School record in cards for Edmonds

McLouth High senior standout sets standard, joins 1,000-point club

? It shouldn’t have been a shock when Courtney Edmonds broke the McLouth High girls basketball scoring record earlier this season, then passed the 1,000-point plateau last week.

After all, the 5-foot-10 senior did play with NBA stars in her back yard as a little girl.

An avid basketball-card collector, Edmonds would put her NBA cards in two piles. With her eyes closed, she would pick a player from each pile. Those two athletes would then “play” each other on Edmonds’ court. With Edmonds as the shooter, each star would have a shot at a basket. Whichever player she liked better would get Edmonds’ better shots.

“Sometimes the bad person won, but that was very rare,” Edmonds said.

Long after those days, Edmonds was shooting her own shots.

One of her most notable shots came Dec. 10 against Troy. Edmonds scored her 807th point, putting her ahead of Jennifer Barton, who had held the McLouth career scoring record since 1994.

Edmonds didn’t know about the record until a game Dec. 6 against Shawnee Maranatha, but McLouth coach Vicki Bechard knew last season Edmonds was getting close.

Edmonds’ 30 points in the second home game against Maranatha tied the school record. The senior averaged 12.8 her previous three years and never had scored 30 in a game before.

“When she was one point shy, I was about to have a heart attack because I wasn’t prepared for that,” Bechard said.

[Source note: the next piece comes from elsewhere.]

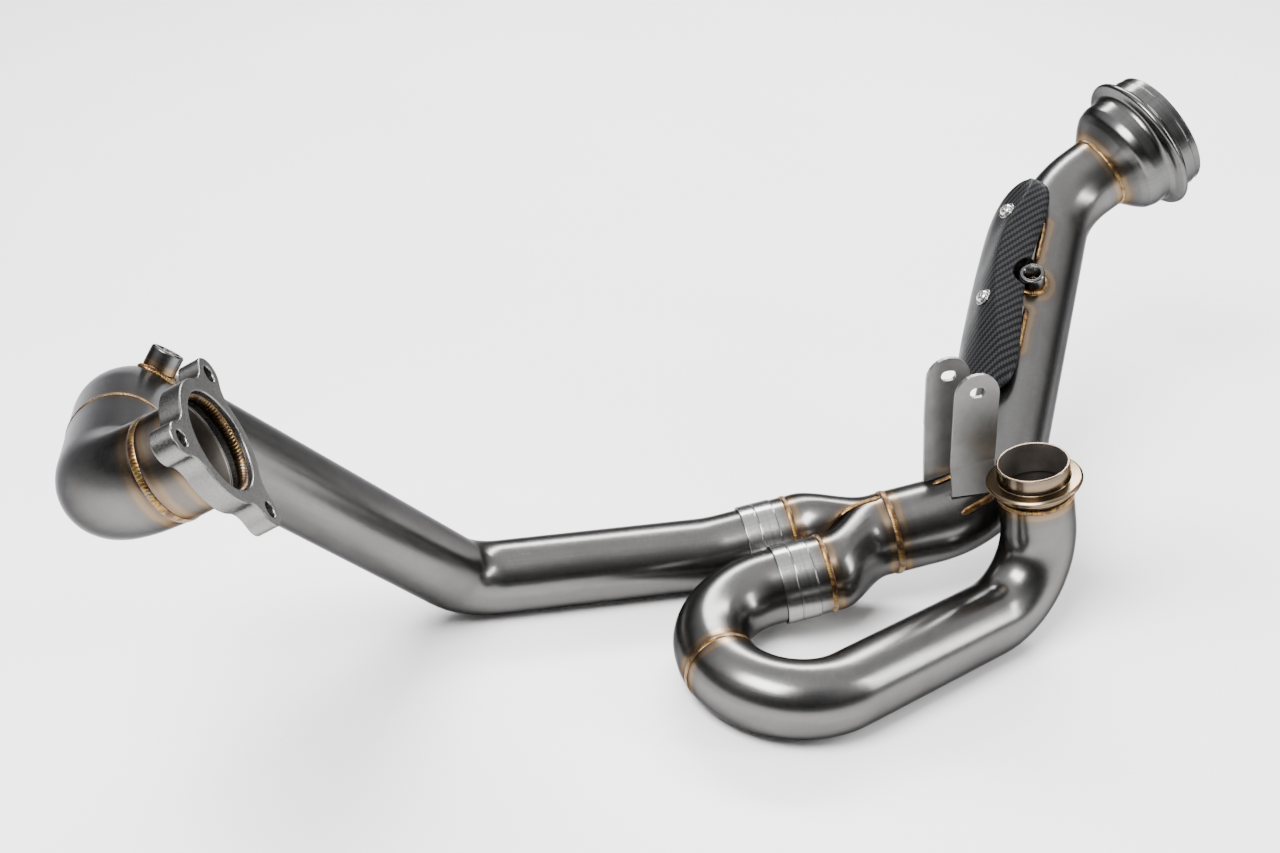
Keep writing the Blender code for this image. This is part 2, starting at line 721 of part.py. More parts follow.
def shield_fastening(name, distance, angle_deg, shield, tab, screw):
    """Button-head screw, washer and nut through the shield and its tab."""
    u = (distance - SHIELD_MIDDLE) / SHIELD_HALF
    seat = round_tail(distance, angle_deg, SHIELD_R - SHIELD_DIP * u * u)
    axis_point = round_tail(distance, angle_deg, 0.0)
    outward = (seat - axis_point).normalized()
    placing = frame_at(seat, outward, shield_frame()[1])
    drill = add_rod(name + "_drill", 3.1, 24.0, frame_at(seat - outward * 16.0, outward), 12)
    boolean(shield, drill)
    boolean(tab, drill)
    head = [(0.01, 4.4), (1.6, 4.4), (2.0, 5.6), (3.2, 5.4), (4.6, 4.3), (5.2, 2.6),
            (2.5, 2.6), (2.5, -14.0), (0.01, -14.0)]
    add_turned(name + "_screw", head, placing, screw, 16)
    washer = [(2.9, 1.3), (7.0, 1.3), (7.0, 2.3), (2.9, 2.3)]
    add_turned(name + "_washer", washer, placing, screw, 20)
    nut = [(3.3, -10.2), (5.0, -10.2), (5.0, -13.0), (3.3, -13.0)]
    add_turned(name + "_nut", nut, placing, screw, 6)


def heat_shield(bung_place, carbon, plate, weld, screw):
    shield = add_patch("heat_shield", shield_place, 14, 8, SHIELD_THICK, carbon)
    foot, outward = bung_place
    notch = add_rod("shield_notch", NOTCH_R, 60.0, frame_at(foot - outward * 10.0, outward))
    boolean(shield, notch)
    for name, distance, angle in (("shield_upper", 256.0, -46.0), ("shield_lower", 166.0, -50.0)):
        reach = -angle - 14.0 + 9.0
        tab = add_patch(name + "_tab", tab_place(distance - 22.0, reach), 4, 8, 1.6, plate)
        shield_fastening(name, distance, angle, shield, tab, screw)
        ends = [round_tail(distance - 22.0 + side * (TAB_HALF - 2.0), -9.4, MID_R + 1.7)
                for side in (-1, 1)]
        add_line_bead(name + "_tab_weld", ends, 1.3, weld)


# ---- assembly ---------------------------------------------------------------

def stand_on_origin():
    """Move everything so the origin is the middle of the footprint, on the floor."""
    bpy.context.view_layer.update()
    depsgraph = bpy.context.evaluated_depsgraph_get()
    low = Vector((math.inf, math.inf, math.inf))
    high = -low
    for obj in bpy.data.collections[PARTS].objects:
        shape = obj.evaluated_get(depsgraph)
        for vert in shape.data.vertices:
            point = shape.matrix_world @ vert.co
            low = Vector(map(min, low, point))
            high = Vector(map(max, high, point))
    shift = Vector((-(low.x + high.x) / 2, -(low.y + high.y) / 2, -low.z))
    for obj in bpy.data.objects:
        obj.matrix_world = Matrix.Translation(shift) @ obj.matrix_world
    return shift


def main():
    clear_scene()
    make_collection(PARTS)
    make_collection(CUTTERS)
    steel = make_material("brushed_stainless", (0.56, 0.55, 0.53), 0.34, 1.0)
    machined = make_material("machined_stainless", (0.68, 0.67, 0.65), 0.24, 1.0)
    weld = make_material("tig_weld", (0.48, 0.33, 0.17), 0.38, 1.0)
    plate = make_material("bracket_sheet", (0.52, 0.51, 0.50), 0.42, 1.0)
    carbon = make_material("carbon_fibre", (0.02, 0.02, 0.022), 0.3, 0.0)
    screw = make_material("button_screw", (0.60, 0.60, 0.58), 0.3, 1.0)

    rear_points, long_pipe = rear_header(steel, machined, weld)
    front_header(steel, machined, weld)
    collector(steel, machined, weld)
    tail = rounded_route(TAIL_ROUTE)
    length = route_lengths(tail)[-1]
    mid = add_tube("tail_pipe", part_of_route(tail, GAP, length - GAP / 2), MID_R, steel)
    outlet_cup(tail, steel, machined, weld)
    bung("rear_sensor_bung", rear_points, REAR_BUNG_AT, HEADER_R,
         Vector((0.31, -0.15, 0.94)), long_pipe, machined, weld)
    bung_place = bung("tail_sensor_bung", tail, TAIL_BUNG_AT, MID_R,
                      Vector((-0.291, -0.328, 0.90)), mid, machined, weld)
    hangers(tail, plate, weld)
    heat_shield(bung_place, carbon, plate, weld, screw)
    stand_on_origin()


main()
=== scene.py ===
import json
import math

import bmesh
import bpy
import numpy as np
from mathutils import Matrix, Vector

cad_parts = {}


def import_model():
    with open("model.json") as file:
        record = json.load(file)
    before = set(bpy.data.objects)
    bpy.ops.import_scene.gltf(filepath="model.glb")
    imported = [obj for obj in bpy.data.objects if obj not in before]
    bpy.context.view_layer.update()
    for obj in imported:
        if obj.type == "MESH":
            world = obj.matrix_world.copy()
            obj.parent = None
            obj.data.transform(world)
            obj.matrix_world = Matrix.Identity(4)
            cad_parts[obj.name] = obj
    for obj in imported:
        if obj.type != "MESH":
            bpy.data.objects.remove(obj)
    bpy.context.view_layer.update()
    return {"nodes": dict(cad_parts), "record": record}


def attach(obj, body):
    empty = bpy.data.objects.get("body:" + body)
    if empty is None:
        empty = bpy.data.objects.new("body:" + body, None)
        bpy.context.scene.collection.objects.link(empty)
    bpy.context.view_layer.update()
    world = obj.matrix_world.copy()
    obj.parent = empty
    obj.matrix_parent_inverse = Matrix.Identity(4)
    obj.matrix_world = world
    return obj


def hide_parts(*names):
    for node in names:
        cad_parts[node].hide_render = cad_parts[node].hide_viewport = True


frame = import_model()

# ---- dimensions, millimetres, in the frame of part.py before it is centred -----

CENTRING = np.array((111.7029, 15.5901, 0.1347))
WALL = 1.5
HEADER_R = 27.0
MID_R = 30.75
SLIP_DIR = np.array((0.979804, 0.0, 0.19996))
SLIP_LENGTH = 35.0
SLIP_DEPTH = 27.0
REAR_MOUTH = np.array((-97.3, 50.9, 32.2))
FRONT_MOUTH = np.array((-90.0, -15.3, 39.9))
COLLECTOR = np.array((3.0, 17.8, 55.4))
REAR_ROUTE = [
    ((-469.9, -326.2, 373.5), 0.0),
    ((-524.7, -319.2, 340.7), 53.5),
    ((-524.0, -104.3, 277.9), 125.0),
    ((-307.3, 42.1, 27.0), 51.5),
    ((-123.0, 50.9, 27.0), 97.0),
    (REAR_MOUTH + SLIP_DIR * SLIP_DEPTH, 0.0),
]
FRONT_ROUTE = [
    ((85.4, -29.8, 137.8), 0.0),
    ((109.5, -33.4, 27.0), 53.0),
    ((-154.4, -171.4, 28.6), 56.0),
    (FRONT_MOUTH - SLIP_DIR * 59.4, 56.0),
    (FRONT_MOUTH + SLIP_DIR * SLIP_DEPTH, 0.0),
]
TAIL_ROUTE = [
    (COLLECTOR, 0.0),
    (COLLECTOR + SLIP_DIR * 82.0, 85.0),
    ((208.6, 259.4, 202.0), 85.0),
    ((249.2, 269.8, 224.9), 0.0),
]
REAR_WELD_1 = 30.0
REAR_WELD_2 = 163.0
FRONT_WELD = 383.0
REAR_BUNG_AT = 256.0
TAIL_BUNG_AT = 263.0
BUNG_HEIGHT = 13.0
SHIELD_R = 50.0
SHIELD_MIDDLE = 184.0
SHIELD_HALF = 105.0
SHIELD_DIP = 4.0                         # how much lower the shield's ends are
SHIELD_FACING = np.array((-0.159, -0.398, 0.903))
SHIELD_SCREWS = (("shield_upper", 256.0, -46.0), ("shield_lower", 166.0, -50.0))
TAB_BACK = 22.0                          # a tab's weld is this far behind its screw
TAB_HALF = 19.0
TAB_TURN = -9.4
LIP = 0.4                                # rounding of a cut tube's edge
SLEEVE_WELD_AT = 35.2


def unit(v):
    """Vectors of length one."""
    return v / np.linalg.norm(v, axis=-1, keepdims=True)


def world(points):
    """Millimetres before centring to the frame's metres."""
    return (np.asarray(points, float) + CENTRING) * 0.001


# ---- camera --------------------------------------------------------------------

camera_data = bpy.data.cameras.new("camera")
camera_data.sensor_width = 36.0
camera_data.lens = 56.25
camera = bpy.data.objects.new("camera", camera_data)
bpy.context.scene.collection.objects.link(camera)
RIGHT = Vector((0.97829, -0.2035, 0.03912)).normalized()
BACK = Vector((-0.19549, -0.84364, 0.50006))
BACK = (BACK - RIGHT * BACK.dot(RIGHT)).normalized()
UP = BACK.cross(RIGHT)
camera.matrix_world = Matrix((RIGHT, UP, BACK)).transposed().to_4x4()
camera.location = Vector(world((-460.8, -1153.5, 855.3)))
bpy.context.scene.camera = camera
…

In her first three years of high school, Edmonds averaged 12.8 points. This year, she’s averaging 16.3 points, 13.5 rebounds, three steals and three assists.

But Bechard would like Edmonds to be more aggressive.

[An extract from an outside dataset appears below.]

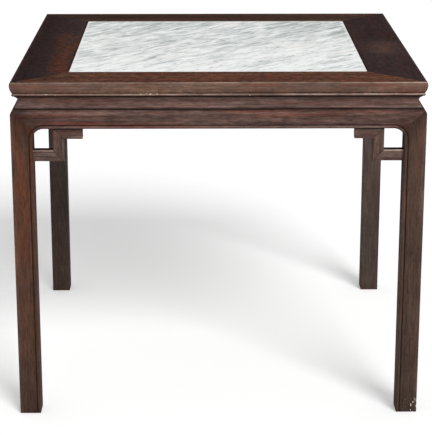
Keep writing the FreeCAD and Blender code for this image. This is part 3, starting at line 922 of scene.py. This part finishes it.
class BuildLegs(bpy.types.Operator):
    """Build the four legs: a bead along each inner edge, rounded into the aprons at the top"""

    bl_idname = "eight_seat_table.legs"
    bl_label = "Legs"

    def execute(self, context):
        joinery, sizes, finish = settings(context)
        half, top, low = joinery.half, joinery.apron_top, joinery.apron_bottom
        width, lap, thick = sizes.leg_width, sizes.lap_thickness, sizes.apron_thickness
        block, gap = sizes.waist_back, sizes.joint_gap
        ease = 1.5 * MM
        # heights below the curve of the opening, and shares of the way from there up to the mitre
        lower = np.concatenate([np.array([0, 0.5, 1.5]) * MM, np.linspace(20 * MM, joinery.arc_z, 30)])
        upper = np.linspace(0, 1, 27)[1:]
        tuck = np.zeros(len(lower) + len(upper))
        tuck[:3] = np.array([1.5, 0.6, 0]) * MM  # the easing of the foot

        def heights_to(end):
            return np.concatenate([lower, joinery.arc_z + (end - joinery.arc_z) * upper])

        # half of each ring, from the inner corner to the middle of the outer arris:
        # distance from the outer face, depth behind the front, height
        turn = (math.pi / 2 - joinery.mitre_angle(0)) * upper
        z = np.concatenate([lower, joinery.arc_z + sizes.corner_radius * np.sin(turn)])
        reach = half - joinery.arc_x - sizes.corner_radius * np.cos(turn)
        reach = np.concatenate([np.full(len(lower), width), reach])
        rounded = width - 0.45 * ease  # the inner corner, cut back to the curve of its easing
        columns = [(rounded, rounded, z), (width, width - ease, z), (width, thick, z), (reach, thick, z)]
        inner = len(columns)  # the columns on the inner sides
        for level, inset in joinery.line_levels():
            radius = sizes.corner_radius + level
            turn = (math.pi / 2 - joinery.mitre_angle(level) - gap / radius) * upper
            reach = half - joinery.arc_x - radius * np.cos(turn)
            z = np.concatenate([lower, joinery.arc_z + radius * np.sin(turn)])
            columns.append((np.concatenate([np.full(len(lower), width - level), reach]), inset, z))
        for reach in np.array([34, 26, 18, 12]) * MM:
            z = heights_to(joinery.mitre_end(lambda z: reach) - gap)
            columns.append((reach, joinery.shoulder(z), z))
        for reach, inset in np.array([(2.0, 0.0), (1.0, 0.27), (0.6, 0.6)]) * MM:
            z = heights_to(joinery.mitre_end(lambda z: joinery.shoulder(z) + reach) - gap)
            columns.append((joinery.shoulder(z) + reach, joinery.shoulder(z) + inset, z))
        reach, inset, z = np.array([np.broadcast_arrays(*column) for column in columns]).transpose(1, 0, 2)
        # the foot is tucked in on all four sides
        reach[:inner] -= tuck
        inset[:2] -= tuck
        reach[inner:] = np.clip(reach[inner:], tuck, width * 2)
        reach[inner:] = np.where(reach[inner:] > width - HAIR, reach[inner:] - tuck, reach[inner:])
        inset[inner:] = np.maximum(inset[inner:], tuck)

        # above the mitre the leg goes on behind the laps of the aprons, out of sight
        last_reach, last_inset, last_z = reach[:, -1], inset[:, -1], z[:, -1]
        face = np.arange(len(columns)) >= inner
        web = face & (last_reach > width)
        back_inset = np.where(face, np.where(web, thick, np.minimum(lap, last_reach - 0.05 * MM)), last_inset)
        over = np.minimum(last_reach, width)
        lap_reach = np.where(face, np.maximum(over, lap), over)
        lap_inset = np.where(face & ~web, lap, back_inset)
        block_reach, block_inset = np.maximum(lap_reach, block), np.maximum(lap_inset, block)
        hidden = [
            (last_reach, back_inset, last_z),
            (over, back_inset, np.where(web | ~face, low + 1 * MM, last_z)),
            (lap_reach, lap_inset, np.full(len(columns), top)),
            (block_reach, block_inset, np.full(len(columns), top)),
            (block_reach, block_inset, np.full(len(columns), joinery.frame_bottom)),
        ]
        reach, inset, z = (np.column_stack(parts) for parts in zip((reach, inset, z), *hidden))
        front = np.stack([-half + reach, -half + inset, z], axis=-1)
        side = front[-2:0:-1][:, :, [1, 0, 2]]
        rings = np.concatenate([front, side]).transpose(1, 0, 2)

        wood = blackwood(
            "blackwood_legs_waxed", finish.leg_wood, finish, red=0.15, dark=0.25, light=0.0, fleck=0.1,
            faded=finish.greyed_wax_and_light,
        )
        arris = half - 0.7 * MM
        middle = (half + joinery.leg_in) / 2
        rubbed = [((-arris, -arris, 0), (-arris, -arris, low + 30 * MM), 1.6 * MM, 0.12)]
        # darker towards the foot
        grimed = [((-middle, -middle, 0), (-middle, -middle, low - 60 * MM), 0.1, 0.38, 0.0)]
        # the beads a little darker, and painted shade in the grooves
        beads, grooves = joinery.along_opening(4, 0, 2.5, 0.12), joinery.along_opening(8.3, 1.5, 1.4, 1.0)
        inside = np.array([(-joinery.leg_in, -half + 27 * MM, z) for z in (0.3, low)])
        undersides = []
        for order in ([0, 1, 2], [1, 0, 2]):  # the front face, then the side face
            undersides.append(inside[:, order])
            for start, end, *rest in beads + grooves + joinery.corner_dust(-1):
                grimed.append((np.array(start)[order], np.array(end)[order], *rest))
        whole = ((-middle, -middle, 0), (-middle, -middle, top), 0.09)
        scuffed = [((-half, -half, 0.004), (-joinery.leg_in, -half, 0.01), 18 * MM, 4.0)]
        # strengths at the foot and at the top of each leg. Wax was left to bloom on the back right one; the
        # back left one is painted lighter, most at the top, as painted light where the table shades it
        uses = {
            "front_left": {"warmth": (0.22, 0.82), "grime": (0.2, 0.06)},
            "front_right": {"warmth": (0.0, 0.22)},
            "back_right": {"faded": (0.38, 0.28), "grime": (0.14, 0.1)},
            "back_left": {"faded": (0.25, 0.75)},
        }
        for turns, (place, use) in enumerate(uses.items()):
            mesh = closed(loft(rings))
            # painted shade down the inner sides, deepest at the top, and most on those that face left and
            # right
            side_shade = (1.0, 0.1) if turns % 2 == 0 else (0.1, 1.0)
            marks = {mark: [(*whole, *strengths)] for mark, strengths in use.items()}
            marks["grime"] = grimed + marks.get("grime", [])
            marks["grime"] += [(*line, 21 * MM, 0.0, strength) for line, strength in zip(undersides, side_shade)]
            if place == "front_right":
                marks["chipped"] = scuffed
            mark_wood(mesh, 40 + turns, upright=True, rubbed=rubbed, **marks)
            dress(f"leg_post_{place}", mesh, f"leg_{place}", wood, turns)
        return {"FINISHED"}


class BuildSpandrels(bpy.types.Operator):
    """Build the eight hooked spandrels, each of three mitred sticks"""

    bl_idname = "eight_seat_table.spandrels"
    bl_label = "Spandrels"

    def execute(self, context):
        joinery, sizes, finish = settings(context)
        leg_in, face, gap = joinery.leg_in, sizes.stick_face, sizes.joint_gap
        high = joinery.apron_bottom
        low = high - sizes.spandrel_drop
        inner = leg_in - sizes.spandrel_window  # upright's side towards the leg
        outer = inner - face
        tip = outer - sizes.spandrel_hook
        front = -joinery.half + sizes.spandrel_recess
        back = front + sizes.stick_depth
        wood = blackwood("blackwood_spandrels_waxed", finish.hook_wood, finish, red=0.35, dark=0.5)

        def section(bottom, top):
            eases = (2.5 * MM, 2.5 * MM, 1 * MM, 1 * MM)
            corners = ((front, bottom), (front, top), (back, top), (back, bottom))
            return divided(eased([(*corner, ease) for corner, ease in zip(corners, eases)], 4), 2 * MM)

        # each stick at the left end: section, start and end of the run, and whether it stands up
        foot, head, lower_end = low - outer + gap, high - inner - gap, -inner + low + face - gap
        sticks = {
            "lower_stick": (section(low, low + face), (-leg_in, 0, 0), (lower_end, 0, -1), False),
            "upright": (section(outer, inner), (foot, 0, 1), (head, 0, 1), True),
            "upper_stick": (section(high - face, high), (high - inner + gap, 0, -1), (-tip, 0, 0), False),
        }
        # the upper arris of the lower stick, and two levels on the upper stick, under the apron
        crest, below, joint = low + face - 0.8 * MM, high - 5.5 * MM, high - 2 * MM
        deep, centre = (front + back) / 2, (outer + inner) / 2
        for turns, (side, places) in enumerate(SIDE_ENDS.items()):
            for end, place in enumerate(places):
                sign = 1 if end else -1
                to_leg, to_inner, to_outer, to_tip = (sign * x for x in (leg_in, inner, outer, tip))
                # painted highlights on the upper arris of the lower stick and on the upper stick just below
                # the apron
                rubbed = [
                    level_line(to_leg, to_inner, front + 0.8 * MM, crest, 1.6 * MM, 1.0),
                    level_line(to_inner, to_tip, front, below, 1.5 * MM, 0.2),
                ]
                # dark joints along the mitres; a painted shadow under the apron; painted shade on the top of
                # the lower stick and on the upright's side away from the leg
                grimed = [
                    ((to_inner, front, low + face), (to_outer, front, low), 0.6 * MM, 0.8),
                    ((to_inner, front, high), (to_outer, front, high - face), 0.6 * MM, 0.8),
                    level_line(to_inner, to_tip, front, joint, 1.4 * MM, 1.0),
                    level_line(to_leg, to_inner, deep, low + face, 8 * MM, 0.9),
                    ((to_outer, deep, low), (to_outer, deep, high), 10 * MM, 0.7),
                ]
                dust_and_shade = [((sign * centre, front, low), (sign * centre, front, high), 14 * MM, 0.2)]
                for count, (kind, (outline, start, stop, standing)) in enumerate(sticks.items()):
                    seed = 50 + 10 * turns + 5 * end + count
                    if standing and end:
                        # the run's X is the height, and its Z is the distance left of the middle
                        outline = [(y, -v) for y, v in outline]
                        start, stop = (start[0], 0, -start[2]), (stop[0], 0, -stop[2])
                    elif end:
                        start, stop = [(-x, 0, -slant) for x, _, slant in (stop, start)]
                    mesh = mitred_run(outline, start, stop, wood, divisions=14, seed=seed)
                    if standing:
                        mesh.transform(Matrix.Rotation(-math.pi / 2, 4, "Y"))
                    grime = grimed + dust_and_shade if standing else grimed
                    mark_wood(mesh, seed, upright=standing, rubbed=rubbed, grime=grime)
                    name = f"{side}_{place}_{kind}"
                    dress(f"hook_{name}", mesh, f"spandrel_{name}", wood, turns)
        return {"FINISHED"}


class FinishInside(bpy.types.Operator):
    """Give the stone's braces and the loose tenons their bare wood"""

    bl_idname = "eight_seat_table.inside"
    bl_label = "Braces and Tenons"

    def execute(self, context):
        wood = bare_pine(context.scene.table_finish)
        for name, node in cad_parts.items():
            if name.startswith("stone_brace") or name.endswith("tenons"):
                node.data.materials.clear()
                node.data.materials.append(wood)
        return {"FINISHED"}


class BuildStage(bpy.types.Operator):
    """Set the camera, the studio light and the pale floor"""

    bl_idname = "eight_seat_table.stage"
    bl_label = "Stage"

    def execute(self, context):
        scene, stage = context.scene, context.scene.table_stage
        scene.view_settings.view_transform = "Standard"

        camera = add_object("camera", bpy.data.cameras.new("camera"))
        camera.data.lens = stage.lens
        camera.data.sensor_width = stage.sensor
        camera.location = stage.place
        camera.rotation_euler = (math.pi / 2 - stage.pitch, 0, -stage.turn)
        scene.camera = camera

        key = add_object("key", bpy.data.lights.new("key", "SUN"))
        key.data.energy = stage.key_strength
        key.data.angle = stage.key_softness
        key.rotation_euler = (math.pi / 2 - stage.key_height, 0, stage.key_side)

        scene.world = bpy.data.worlds.new("studio")
        tree = emptied(scene.world)
        strength = add_node(
            tree, "ShaderNodeMix", {0: seen_directly(tree), 2: stage.fill_strength, 3: 1.0}, data_type="FLOAT"
        )[0]
        sky = add_node(tree, "ShaderNodeBackground", {"Color": (1, 1, 1, 1), "Strength": strength})
        add_node(tree, "ShaderNodeOutputWorld", {"Surface": sky["Background"]})

        mesh = bpy.data.meshes.new("floor")
        reach = stage.floor_reach
        corners = [(-reach, -reach, 0), (reach, -reach, 0), (reach, reach, 0), (-reach, reach, 0)]
        mesh.from_pydata(corners, [], [(0, 1, 2, 3)])
        floor = add_object("floor", mesh)
        floor.location.z = -stage.floor_drop
        paint = bpy.data.materials.new("studio_floor_matt_paint")
        tree = emptied(paint)
        lift = add_node(
            tree, "ShaderNodeMath", {0: seen_directly(tree), 1: stage.floor_lift}, operation="MULTIPLY"
        )[0]
        matt = add_node(tree, "ShaderNodeBsdfDiffuse", {"Color": (*stage.floor, 1)})[0]
        glow = add_node(tree, "ShaderNodeEmission", {"Color": (1, 1, 1, 1), "Strength": lift})[0]
        both = add_node(tree, "ShaderNodeAddShader", {0: matt, 1: glow})[0]
        add_node(tree, "ShaderNodeOutputMaterial", {"Surface": both})
        mesh.materials.append(paint)
        return {"FINISHED"}


STEPS = (
    BuildStage, BuildFrame, BuildStone, BuildWaist, BuildAprons, BuildLegs, BuildSpandrels, FinishInside,
)


class TablePanel(bpy.types.Panel):
    """Lists the table's building steps, sizes and colours"""

    bl_idname = "VIEW3D_PT_eight_seat_table"
    bl_label = "Eight-Seat Table"
    bl_space_type = "VIEW_3D"
    bl_region_type = "UI"
    bl_category = "Eight-Seat Table"

    def draw(self, context):
        for step in STEPS:
            self.layout.operator(step.bl_idname)
        for group in (context.scene.table_sizes, context.scene.table_finish, context.scene.table_stage):
            column = self.layout.column()
            for name in group.__annotations__:
                column.prop(group, name)


CLASSES = (TableSizes, TableFinish, StageSettings, *STEPS, TablePanel)


def register():
    for item in CLASSES:
        bpy.utils.register_class(item)
    bpy.types.Scene.table_sizes = bpy.props.PointerProperty(type=TableSizes)
    bpy.types.Scene.table_finish = bpy.props.PointerProperty(type=TableFinish)
    bpy.types.Scene.table_stage = bpy.props.PointerProperty(type=StageSettings)


def unregister():
    del bpy.types.Scene.table_sizes, bpy.types.Scene.table_finish, bpy.types.Scene.table_stage
    for item in reversed(CLASSES):
        bpy.utils.unregister_class(item)


def main():
    register()
    steps = bpy.ops.eight_seat_table
    steps.stage()
    steps.frame()
    steps.stone()
    steps.waist()
    steps.aprons()
    steps.legs()
    steps.spandrels()
    steps.inside()


if __name__ == "__main__":
    main()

“I’d like her to step up a little bit more,” Bechard said. “We’ve worked with when to penetrate and when to kick it back out. I think she’s done a really good job of that.”

When Edmonds scored 15 points during a 54-33 loss to Pleasant Ridge Friday, she became the first McLouth player — boy or girl — to surpass 1,000 career points.

“That’s a nice milestone for any high school player,” Bechard said.

Compiling the statistics also has been a joy for Bechard.

“It’s been kind of fun,” she said. “I’m kind of a stat queen.”

Edmonds has earned strong stats in other sports. She thrives in cross country and track. At the state tournament in May, Edmonds won her second straight 800-meter race and took third in the 1,600. She’s also a two-time Class 2A state medalist in cross country.

But her running success has complicated Edmonds’ college decision.

She has received letters from Kansas State, Wichita State and Kansas University to run cross country and track, while smaller schools such as Benedictine and Fort Hays State have showed interest for basketball.

Edmonds has participated in Marian Washington’s basketball camps for years and would love to play for the Jayhawks’ coach. She will inquire about walking on for basketball if she receives a scholarship for cross country and track at KU. Edmonds, though, said she had to be realistic.

“I always wanted to play for a big team,” Edmonds said. “As a little kid, you don’t know what all goes into that. In the last year and a half, I’ve been trying to stay on reality’s side.”

Later this winter, Edmonds has a campus visit to Coastal Carolina, a small Division One school in South Carolina.

Wherever she goes, Edmonds would like to play basketball — and run.

“I’d like to have both, but you can’t always have everything you want,” Edmonds said.